--- START OF DATA SECTION ---

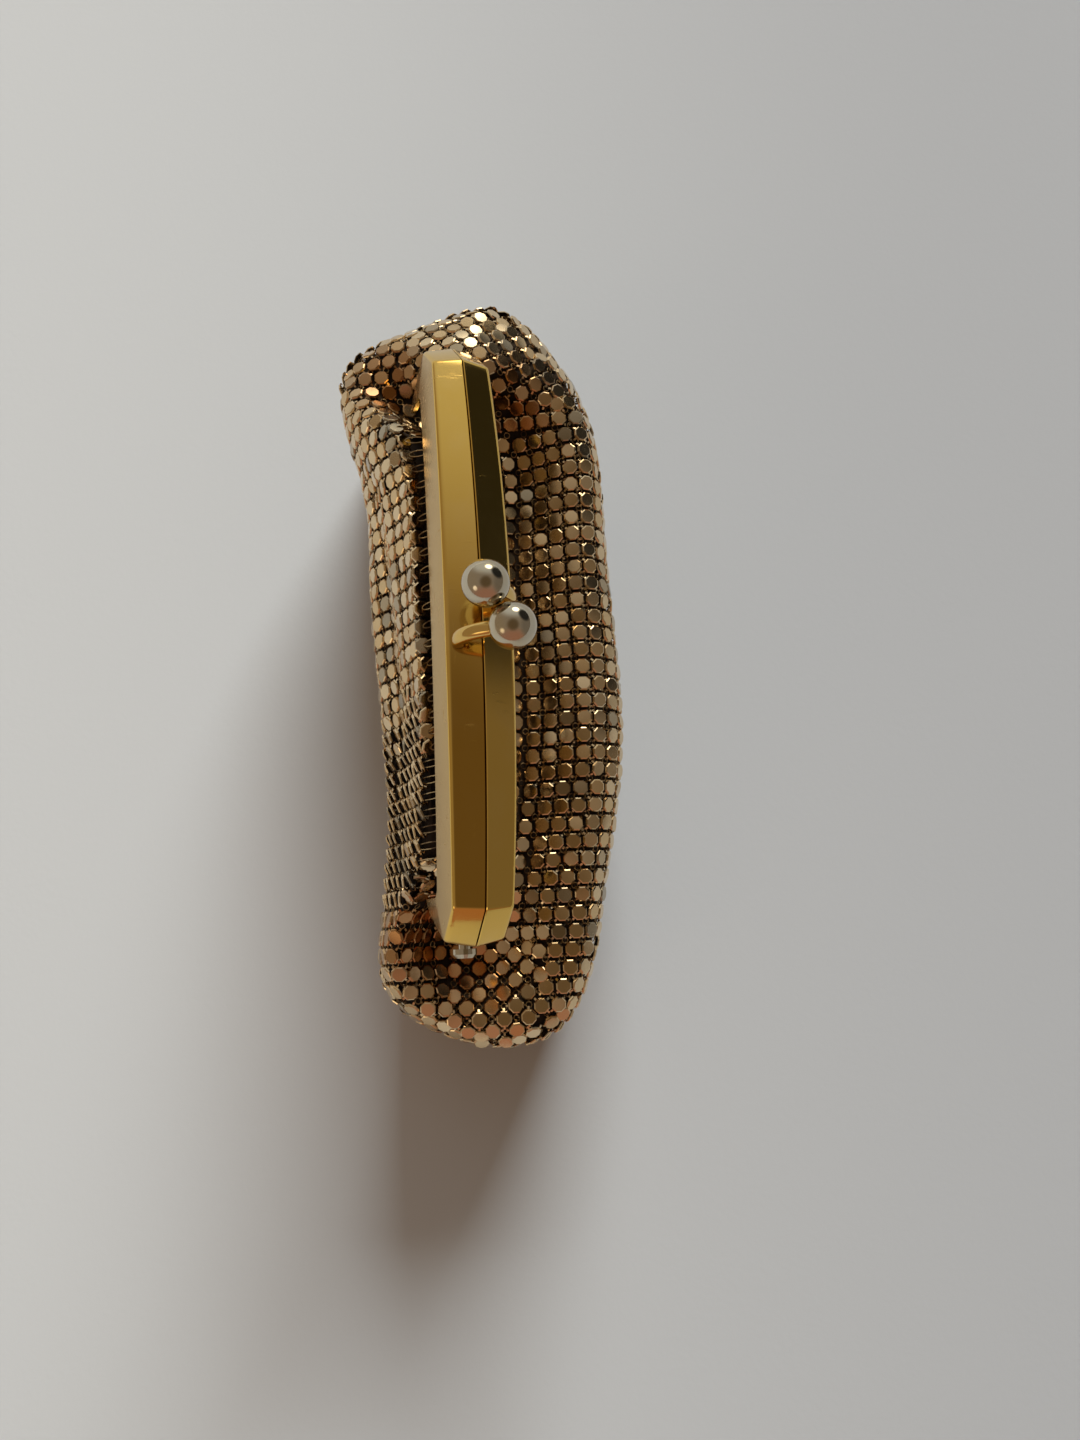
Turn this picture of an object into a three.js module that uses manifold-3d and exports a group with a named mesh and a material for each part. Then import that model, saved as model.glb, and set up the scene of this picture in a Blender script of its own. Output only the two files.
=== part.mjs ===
// Metal mesh purse: a slumped pouch of gold disc mesh hung in a hinged kiss-lock frame.
// Millimetres, +X along the frame, +Z up, the front of the purse towards -Y, standing on its flat foot.
import * as THREE from 'three';
import * as BufferGeometryUtils from 'three/addons/utils/BufferGeometryUtils.js';
import Module from 'manifold-3d';

const wasm = await Module();
wasm.setup();

// Frame: an arched bar, a chamfer at each end and a short tapering leg below it
const BAR_LENGTH = 75;
const BAR_ARCH = 3.7;
const BAR_DEPTH = 7.25;
const CHAMFER_REACH = 4.7;
const CHAMFER_DROP = 5.2;
const LEG_DROP = 13;
const LEG_TUCK = 3.6;
const LEG_TIP_WIDTH = 3.2;
const LEG_INSET = 3;
const LEG_STEP = 0.9;
const BAR_STEPS = 10;
const HALF_WIDTH_MIDDLE = 4.6;
const HALF_WIDTH_END = 4.1;
const ROOF_SLOPE = THREE.MathUtils.degToRad(12);
const METAL_WALL = 0.75;
const SEAM_GAP = 0.3;
const EDGE_ROUND = 0.5;
const SIDE_FLARE = 0.3;
const INNER_WALL_SHORTER = 1.2;
const CLEARANCE = 0.3;

// How the frame stands over the pouch
const FRAME_LEAN = THREE.MathUtils.degToRad(19.5);
const MOUTH_HEIGHT = 45;
const FRAME_ALONG = 0;
const FRAME_ACROSS = 0.4;

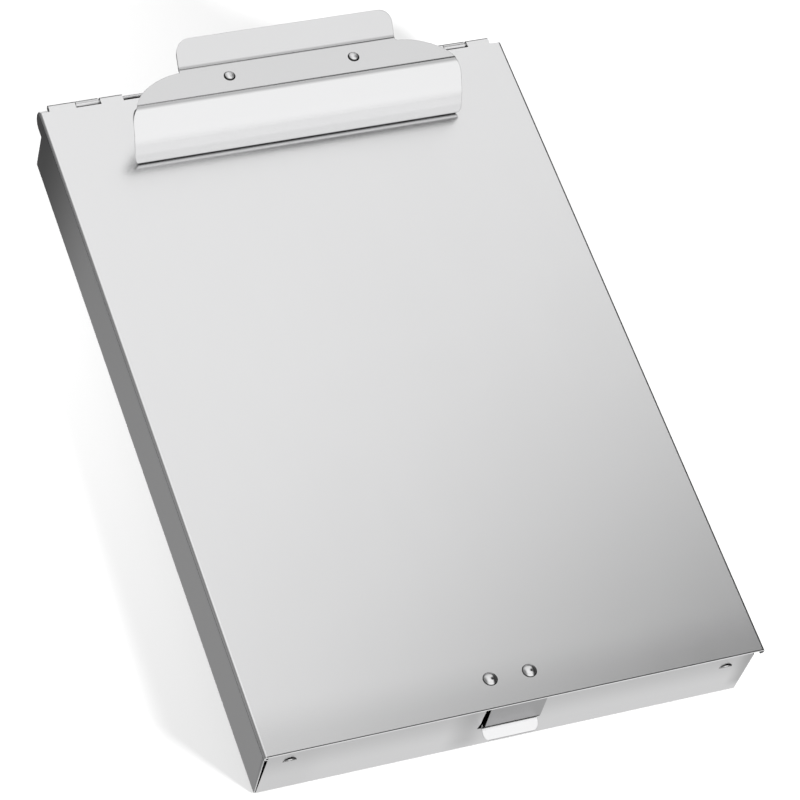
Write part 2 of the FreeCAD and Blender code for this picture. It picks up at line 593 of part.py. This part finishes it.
# plan outline of the tab and the shoulders, cut away outside
yf, yr, ch = D["crease_front_y"].v, D["crease_rear_y"].v, D["crease_front_half"].v
for sx in (-1, 1):
    arc_pts = [(lcx + sx * x, y) for x, y in
               ((th + 0.3, 163.75), (56.3, 163.35), (61.2, 162.2), (66.0, 160.3), (70.5, 157.6),
                (73.8, 154.8), (76.2, 151.6), (ch, yf + 0.1), (ch + 0.05, yf - 0.15))]
    spline = Part.BSplineCurve()
    spline.interpolate([Vector(x, y, 0) for x, y in arc_pts])
    sk = new_sketch(lever, "XY", 80.0)
    first, last = arc_pts[0], arc_pts[-1]
    sk.addGeometry(spline, False)
    big = lcx + sx * 95.0
    corner = [(last[0], last[1]), (big, yf - 0.15), (big, 190.0),
              (lcx + sx * (th - tc), 190.0), (lcx + sx * (th - tc), D["tab_y"].v + 0.001)]
    for p, q in zip(corner[:-1], corner[1:]):
        sk.addGeometry(Part.LineSegment(Vector(p[0], p[1], 0), Vector(q[0], q[1], 0)), False)
    # tab corner, foreshortened by the tab's slope
    slope = math.atan2(D["tab_z"].v - lt_top, D["tab_y"].v - yr)
    rc = tc * math.cos(slope)
    ell = []
    for k in range(9):
        w = math.radians(90.0 - 90.0 * k / 8.0)
        ell.append(Vector(lcx + sx * (th - tc + tc * math.cos(w)), D["tab_y"].v + 0.001 - rc + rc * math.sin(w), 0))
    s2 = Part.BSplineCurve()
    s2.interpolate(ell)
    sk.addGeometry(s2, False)
    sk.addGeometry(Part.LineSegment(ell[-1], Vector(lcx + sx * th, first[1] + 1.0, 0)), False)
    sk.addGeometry(Part.LineSegment(Vector(lcx + sx * th, first[1] + 1.0, 0), Vector(first[0], first[1], 0)), False)
    pocket(lever, sk, 24.0, least=500)
    # side edge of the front face, a little proud in the middle
    edge = [Vector(lcx + sx * x, z, 0) for x, z in
            ((ch - 0.1, 60.0), (ch + 0.05, 59.2), (79.1, 57.0), (79.9, 54.4), (D["face_half"].v + 0.15, 50.0),
             (D["face_half"].v + 0.25, 46.0), (D["face_half"].v + 0.15, 41.7), (79.9, 38.3), (79.3, 36.4), (78.2, 35.0), (76.8, 34.0))]
    s3 = Part.BSplineCurve()
    s3.interpolate(edge)
    sk = new_sketch(lever, "XZ", -(yf + 0.15))
    sk.addGeometry(s3, False)
    loop = [edge[-1], Vector(edge[-1].x, 33.0, 0), Vector(big, 33.0, 0), Vector(big, 60.0, 0), edge[0]]
    for p, q in zip(loop[:-1], loop[1:]):
        sk.addGeometry(Part.LineSegment(p, q), False)
    pocket(lever, sk, 40.0, reverse=(sk.Placement.Rotation.multVec(Vector(0, 0, 1)).y < 0), least=15)
holes = new_sketch(lever, "XY", 70.0)
for sx in (-1, 1):
    disc(holes, D["rivet_cx"] + sx * D["lever_rivet_x"], D["lever_rivet_y"], D["lever_shank"] + 0.05)
pocket(lever, holes, 14.0, least=3)
NODES["clip_lever"] = lever

# -------------------------------------------------------- upper and base leaves
lw = D["leaf_gauge"].v


def channel(name, half, z_web, z_ear, up, y0, y1, ear_r, hole_r):
    """A channel with two eared flanges that carry the pin."""
    body = new_body(name)
    z0, z1 = (z_web, z_web + lw) if up else (z_web - lw, z_web)
    out = [(-half, z_ear), (-half, z0 if up else z1), (half, z0 if up else z1), (half, z_ear)]
    shape = sheet_path([(p[0], p[1]) for p in out], lw if not up else lw)
    # keep the sheet inside the stated half width
    xs = [p[0] for p in shape]
    if max(xs) > half + 0.01:
        shape = sheet_path(out, -lw)
    radii = [0, 2.0, 2.0, 0, 0, 0.8, 0.8, 0]
    shape = [(lcx + p[0], p[1]) for p in shape]
    sk = run(new_sketch(body, "XZ", -(y0 + y1) / 2.0), round_bends(shape, radii))
    pad(body, sk, y1 - y0, symmetric=True)
    return body


upper = channel("clip_upper_leaf", D["upper_half"].v, lt_top - lg, D["pivot_z"].v - 4.4, False, 150.4, 164.6, 4.4, 2.06)
base = channel("clip_base_leaf", D["base_half"].v + lw, H, D["pivot_z"].v + 4.6, True, 148.6, 168.4, 4.6, 2.06)
py, pz = D["pivot_y"].v, D["pivot_z"].v
for body, rad, web, up in ((upper, 4.4, lt_top - lg - lw, False), (base, 4.6, H + lw, True)):
    # trim each ear to a rounded lug about the pin
    y0, y1 = body.Shape.BoundBox.YMin, body.Shape.BoundBox.YMax
    for sy, ye in ((-1, y0), (1, y1)):
        zt = pz - rad - 1.0 if not up else pz + rad + 1.0
        zw = web - 3.2 if not up else web + 2.2
        # straight from the web's end to the tangent of the lug, then round the lug
        tang_a = 0.0 if sy > 0 else 180.0
        p_t = (py + sy * rad, pz)
        if up:
            path = [("L", (ye + sy * 0.5, zw), (ye, zw)), ("L", (ye, zw), p_t),
                    ("A", (py, pz), rad, 0.0, 90.0) if sy > 0 else ("A", (py, pz), rad, 90.0, 180.0),
                    ("L", (py, pz + rad), (py, zt)), ("L", (py, zt), (ye + sy * 0.5, zt)),
                    ("L", (ye + sy * 0.5, zt), (ye + sy * 0.5, zw))]
        else:
            path = [("L", (ye + sy * 0.5, zw), (ye, zw)), ("L", (ye, zw), p_t),
                    ("A", (py, pz), rad, 270.0, 360.0) if sy > 0 else ("A", (py, pz), rad, 180.0, 270.0),
                    ("L", (py, pz - rad), (py, zt)), ("L", (py, zt), (ye + sy * 0.5, zt)),
                    ("L", (ye + sy * 0.5, zt), (ye + sy * 0.5, zw))]
        pocket(body, run(new_sketch(body, "YZ", 0.0), path), 200.0, symmetric=True, least=5)
    sk = new_sketch(body, "YZ", 0.0)
    disc(sk, D["pivot_y"], D["pivot_z"], D["pin_bore"])
    pocket(body, sk, 200.0, symmetric=True, least=5)
holes = new_sketch(upper, "XY", 70.0)
for sx in (-1, 1):
    disc(holes, D["rivet_cx"] + sx * D["lever_rivet_x"], D["lever_rivet_y"], D["lever_shank"] + 0.05)
pocket(upper, holes, 14.0, least=3)
holes = new_sketch(base, "XY", 37.0)
for sx in (-1, 1):
    for yy in ("base_rivet_ya", "base_rivet_yb"):
        disc(holes, D["lever_cx"] + sx * D["base_rivet_x"], D[yy], D["lever_shank"] + 0.05)
pocket(base, holes, 4.0, least=6)
NODES["clip_upper_leaf"] = upper
NODES["clip_base_leaf"] = base

# -------------------------------------------------------------------- pivot pin
pin = new_body("clip_pivot_pin")
pr, ph = D["pin_radius"].v, D["pin_half"].v
sk = run(new_sketch(pin, "XY"), round_bends(
    [(-ph - 1.4, 0.0), (-ph - 1.4, 3.1), (-ph, 3.1), (-ph, pr), (ph, pr), (ph, 3.1), (ph + 1.4, 3.1), (ph + 1.4, 0.0)],
    [0, 0.9, 0, 0, 0, 0, 0.9, 0]))
rev = pin.newObject("PartDesign::Revolution", "pin_turn")
rev.Profile = sk
rev.ReferenceAxis = (sk, ["H_Axis"])
rev.Angle = 360.0
doc.recompute()
pin.Placement = Placement(Vector(lcx, py, pz), Rotation())
bind(pin, ".Placement.Base.x", D["lever_cx"])
bind(pin, ".Placement.Base.y", D["pivot_y"])
bind(pin, ".Placement.Base.z", D["pivot_z"])
NODES["clip_pivot_pin"] = pin

# --------------------------------------------------------------- torsion springs
wr, cr, pitch, turns = D["spring_wire"].v, D["spring_coil"].v, D["spring_pitch"].v, D["spring_turns"].v


reach = D["spring_reach"].v


def torsion():
    """Wire wound about +Z with a straight leg at each end; returns the solid and where the legs start and point."""
    count = 60
    points, lean_z = [], pitch / (2.0 * math.pi)
    for k in range(count + 1):
        w = 2.0 * math.pi * turns * k / count
        points.append(Vector(cr * math.cos(w), cr * math.sin(w), pitch * turns * k / count))
    w = 2.0 * math.pi * turns
    start = Vector(0.0, cr, lean_z)
    stop = Vector(-cr * math.sin(w), cr * math.cos(w), lean_z)
    start.normalize()
    stop.normalize()
    curve = Part.BSplineCurve()
    curve.interpolate(points)
    legs = [(points[0], start * -1.0), (points[-1], stop)]
    tail = points[0] + legs[0][1] * reach
    head = points[-1] + legs[1][1] * reach
    path = Part.Wire([Part.LineSegment(tail, points[0]).toShape(), curve.toShape(), Part.LineSegment(points[-1], head).toShape()])
    ring = Part.Wire([Part.makeCircle(wr, tail, start)])
    return path.makePipeShell([ring], True, False), legs


coil, legs = torsion()
lay = Rotation(Vector(0, 1, 0), 90)
floor_z, roof_z = (H + lw + wr + 0.2) - pz, (lt_top - lg - lw - wr - 0.2) - pz
best = None
for step in range(0, 3600):
    turn = Rotation(Vector(1, 0, 0), step / 10.0).multiply(lay)
    tips = [turn.multVec(p + d * reach) for p, d in legs]
    low_tip, high_tip = sorted(tips, key=lambda q: q.z)
    miss = max(0.0, floor_z - low_tip.z) + max(0.0, high_tip.z - roof_z)
    if min(low_tip.y, high_tip.y) < 3.0:
        continue
    score = 20.0 * miss + abs(low_tip.z - floor_z) + abs(high_tip.z - roof_z)
    if best is None or score < best[0]:
        best = (score, step / 10.0, low_tip, high_tip)
print("spring", best, floor_z, roof_z)
spring_shapes = []
for sx in (-1, 1):
    shape = coil.copy()
    shape.Placement = Placement(Vector(lcx + sx * D["spring_x"].v - pitch * turns / 2.0, py, pz),
                                Rotation(Vector(1, 0, 0), best[1]).multiply(lay))
    spring_shapes.append(shape)
springs = doc.addObject("Part::Feature", "clip_springs")
springs.Shape = Part.makeCompound(spring_shapes)
NODES["clip_springs"] = springs

# ----------------------------------------------------------------- clip's rivets
NODES["clip_lever_rivets"] = rivet_set(
    "clip_lever_rivets",
    [(D["rivet_cx"] - D["lever_rivet_x"], D["lever_rivet_y"]), (D["rivet_cx"] + D["lever_rivet_x"], D["lever_rivet_y"])],
    lt_top, lt_top - lg - lw, D["lever_rivet_head"], D["lever_rivet_dome"], D["lever_shank"], 2.5, 0.8)
places = []
for sx in (-1, 1):
    for yy in ("base_rivet_ya", "base_rivet_yb"):
        places.append((D["lever_cx"] + sx * D["base_rivet_x"], D[yy]))
NODES["clip_base_rivets"] = rivet_set(
    "clip_base_rivets", places, H + lw, H - gauge, D["lever_rivet_head"], D["lever_rivet_dome"], D["lever_shank"], 2.6, 0.8)

# ------------------------------------------------------------- checks and export
doc.recompute()
bad = [o.Name for o in doc.Objects if "Invalid" in o.State or "Error" in o.State]
if bad:
    raise RuntimeError("failed objects: " + ", ".join(bad))
os.makedirs("parts", exist_ok=True)
total = FreeCAD.BoundBox()
for name, obj in NODES.items():
    shape = obj.Shape
    if shape.isNull() or not shape.isValid() or not shape.Solids:
        raise RuntimeError("bad shape: " + name)
    shape.exportStep("parts/%s.step" % name)
    b = shape.BoundBox
    total.add(b)
    print("%-20s solids %d  volume %9.1f  x %8.2f..%8.2f  y %8.2f..%8.2f  z %7.2f..%7.2f" % (
        name, len(shape.Solids), shape.Volume, b.XMin, b.XMax, b.YMin, b.YMax, b.ZMin, b.ZMax))
print("whole: x %.2f..%.2f  y %.2f..%.2f  z %.2f..%.2f" % (total.XMin, total.XMax, total.YMin, total.YMax, total.ZMin, total.ZMax))
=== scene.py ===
import bpy
import math
from mathutils import Matrix, Vector


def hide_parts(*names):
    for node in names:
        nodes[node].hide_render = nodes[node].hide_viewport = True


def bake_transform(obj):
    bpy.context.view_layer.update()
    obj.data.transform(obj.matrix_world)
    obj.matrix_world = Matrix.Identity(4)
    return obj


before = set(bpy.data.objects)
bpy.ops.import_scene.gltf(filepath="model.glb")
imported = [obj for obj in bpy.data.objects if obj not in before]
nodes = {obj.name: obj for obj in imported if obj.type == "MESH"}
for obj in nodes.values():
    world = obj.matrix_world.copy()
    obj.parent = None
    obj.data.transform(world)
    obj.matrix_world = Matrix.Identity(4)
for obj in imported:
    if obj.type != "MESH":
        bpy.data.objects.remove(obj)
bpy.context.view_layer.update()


# ---------------------------------------------------------------- node helpers
class Tree:
    """Short calls for building a material's or the world's nodes."""

    def __init__(self, tree):
        self.t = tree
        self.x = 0

    def node(self, kind, **props):
        n = self.t.nodes.new(kind)
        self.x += 180
        n.location = (self.x, 0)
        for k, v in props.items():
            setattr(n, k, v)
        return n

    def put(self, socket, value):
        if hasattr(value, "is_linked") or hasattr(value, "links"):
            self.t.links.new(value, socket)
        else:
            socket.default_value = value

    def math(self, op, a, b=0.0, clamp=False):
        n = self.node("ShaderNodeMath", operation=op, use_clamp=clamp)
        self.put(n.inputs[0], a)
        if len(n.inputs) > 1:
            self.put(n.inputs[1], b)
        return n.outputs[0]

    def ramp(self, value, lo, hi, out_lo, out_hi, smooth=True):
        n = self.node("ShaderNodeMapRange", interpolation_type="SMOOTHSTEP" if smooth else "LINEAR")
        for i, v in enumerate((value, lo, hi, out_lo, out_hi)):
            self.put(n.inputs[i], v)
        return n.outputs[0]

    def mix(self, fac, a, b, blend="MIX"):
        n = self.node("ShaderNodeMix", data_type="RGBA", blend_type=blend)
        self.put(n.inputs[0], fac)
        self.put(n.inputs[6], a)
        self.put(n.inputs[7], b)
        return n.outputs[2]

    def vector(self, op, a, b=(0, 0, 0)):
        n = self.node("ShaderNodeVectorMath", operation=op)
        self.put(n.inputs[0], a)
        self.put(n.inputs[1], b)
        return n.outputs["Value"] if op in ("DOT_PRODUCT", "LENGTH", "DISTANCE") else n.outputs[0]

    def noise(self, vector, scale, detail=2.0, rough=0.5, distortion=0.0):
        n = self.node("ShaderNodeTexNoise")
        self.put(n.inputs["Vector"], vector)
        n.inputs["Scale"].default_value = scale
        n.inputs["Detail"].default_value = detail
        n.inputs["Roughness"].default_value = rough
        n.inputs["Distortion"].default_value = distortion
        return n.outputs["Fac"]

    def stretch(self, vector, scale):
        n = self.node("ShaderNodeMapping")
        self.put(n.inputs["Vector"], vector)
        n.inputs["Scale"].default_value = scale
        return n.outputs[0]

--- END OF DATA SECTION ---

Print only the run of lines that begins with the line containing "checks and export" and ends with the line containing "calls for building", both included, exactly as they read.

__RESULT OF THE EXERCISE__.
# ------------------------------------------------------------- checks and export
doc.recompute()
bad = [o.Name for o in doc.Objects if "Invalid" in o.State or "Error" in o.State]
if bad:
    raise RuntimeError("failed objects: " + ", ".join(bad))
os.makedirs("parts", exist_ok=True)
total = FreeCAD.BoundBox()
for name, obj in NODES.items():
    shape = obj.Shape
    if shape.isNull() or not shape.isValid() or not shape.Solids:
        raise RuntimeError("bad shape: " + name)
    shape.exportStep("parts/%s.step" % name)
    b = shape.BoundBox
    total.add(b)
    print("%-20s solids %d  volume %9.1f  x %8.2f..%8.2f  y %8.2f..%8.2f  z %7.2f..%7.2f" % (
        name, len(shape.Solids), shape.Volume, b.XMin, b.XMax, b.YMin, b.YMax, b.ZMin, b.ZMax))
print("whole: x %.2f..%.2f  y %.2f..%.2f  z %.2f..%.2f" % (total.XMin, total.XMax, total.YMin, total.YMax, total.ZMin, total.ZMax))
=== scene.py ===
import bpy
import math
from mathutils import Matrix, Vector


def hide_parts(*names):
    for node in names:
        nodes[node].hide_render = nodes[node].hide_viewport = True


def bake_transform(obj):
    bpy.context.view_layer.update()
    obj.data.transform(obj.matrix_world)
    obj.matrix_world = Matrix.Identity(4)
    return obj


before = set(bpy.data.objects)
bpy.ops.import_scene.gltf(filepath="model.glb")
imported = [obj for obj in bpy.data.objects if obj not in before]
nodes = {obj.name: obj for obj in imported if obj.type == "MESH"}
for obj in nodes.values():
    world = obj.matrix_world.copy()
    obj.parent = None
    obj.data.transform(world)
    obj.matrix_world = Matrix.Identity(4)
for obj in imported:
    if obj.type != "MESH":
        bpy.data.objects.remove(obj)
bpy.context.view_layer.update()


# ---------------------------------------------------------------- node helpers
class Tree:
    """Short calls for building a material's or the world's nodes."""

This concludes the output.